Soulful Sundays: A Priori

“The test of all beliefs is their practical effect in life. If it be true that optimism compels the world forward, and pessimism retards it, then it is dangerous to propagate a pessimistic philosophy.​​” -Helen Keller


“When you love you should not say, “God is in my heart,” but rather, “I am in the heart of God.” -Kahlil Gibran




Worry manifests in us for a variety of reasons. We are unprepared. We have done something wrong. We are in trouble. We lack trust in others. We lack confidence in ourselves. We lack trust in our own beliefs. Etcetera. In all of these scenarios, some non-trivial part of our energy goes into mitigating the worry - energy that is better spent elsewhere. If it is bad enough, worry can be downright crippling. Often times its causes can be overwhelming. But what if worry is actually just a simple disconnect between how we wish the world would be and how it actually is? Then perhaps worry is more of a function of how well we see the world and, more importantly, how well we make peace with that vision.


Two questions immediately arise. How can we better see? And what exactly exists to be seen and known? For as long as we have been humans, we have struggled with the paradox that knowing everything is impossible...yet, we must continue to strive to reduce that infinity down to identifiable parts. You see it in the East as well as the West. An endless march toward understanding. In reference to worry and seeing, if we know our limitations then at least we have a starting place. This is the way I see it: A) the world is more complex than we can fathom and B) worry arises when we assume otherwise.


Theories that explain the world accurately tend to persist. Gravity, thermodynamics, evolution, and other testable models have endured because they have produced repeatable results. Results that we have then relied upon to test other theories. Everything is built on the "true" assumptions that have preceded them. So what was the first assumption? Maybe, it was that there are mysteries worth solving. But why? Was survival the motivation? Or perhaps self-mastery? If so, from whence did those drives arise? What is the first assumption -the a priori assumption- that we must all agree upon to make sense of the rest?
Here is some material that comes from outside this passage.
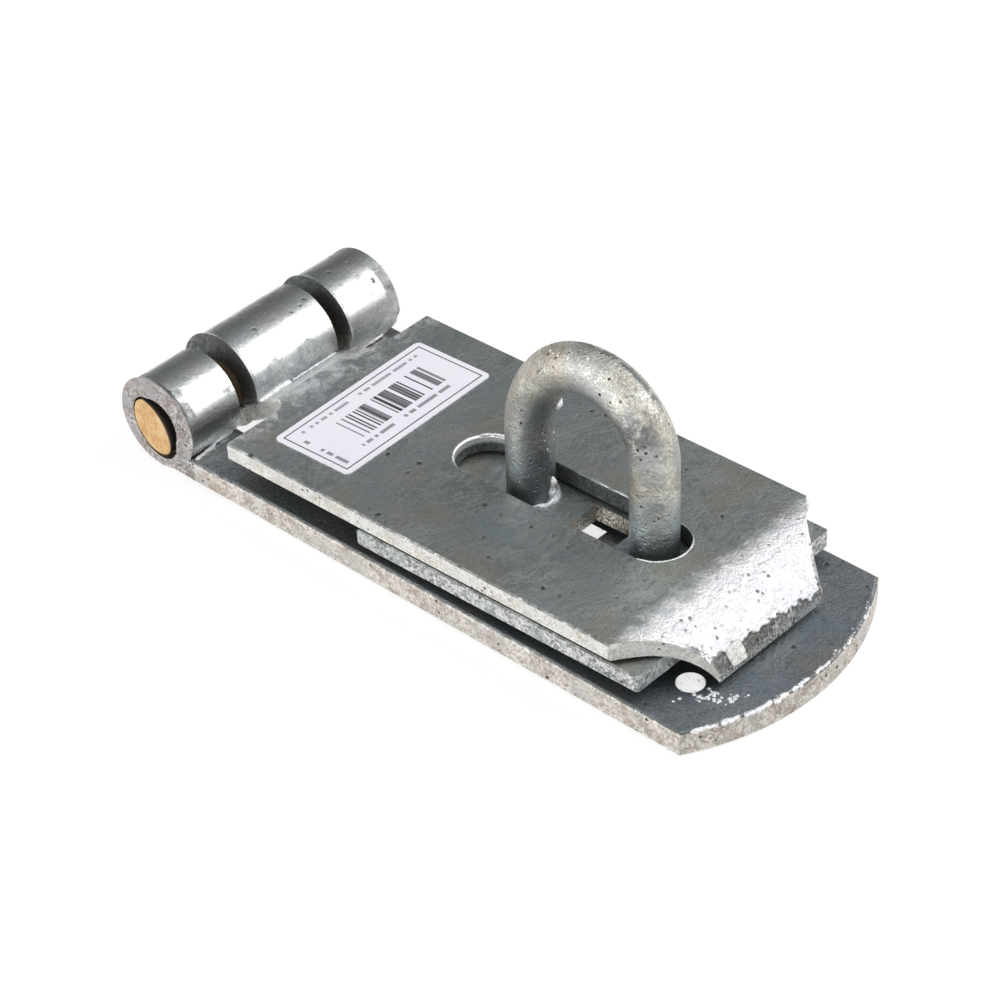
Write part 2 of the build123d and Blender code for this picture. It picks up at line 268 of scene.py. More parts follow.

One of the most well-preserved theories throughout history is the existence of God. Sure, other theories have arisen to supplant this leap of faith, but do they actually accomplish that? In science, faith is placed in the scientific process and the assumption that natural phenomena are repeatable. In humanism, faith is placed in the good of people. In nihilism, faith is placed in life being meaningless. You see what I'm getting at here. We all have to believe in something, even if that belief is in nothing. Faith, also known as complete trust, is at the core of being human. It is at the core of how our brains work.


There are two ways of knowing. One is logic - cause and effect. It is a statistical picture of the world based on past experiences, others' accounts, and empirical data. The other way of knowing is intuition. This is a feelings-based picture built on multi-generational iterations of acceptable behavior and our personal past emotional states - tradition and developmental psychology in a nutshell. So which way of knowing should we rely on when attempting to see the world? Both.


I like to think of the logic-based system as knowing and the intuition-based system as seeing. They both have their places when making decisions in the world, but one precedes the other. We act out of emotion first and secondarily use logic to back up our decisions. Not the other way around. Read this post for more on the topic. In other words, intuition is a priori to logic. We use statistics to rationalize deeply preserved emotional states. You may think that this phenomenon is dangerous or primitive, but I assure you that it is actually essential to not only being human but also to being happy.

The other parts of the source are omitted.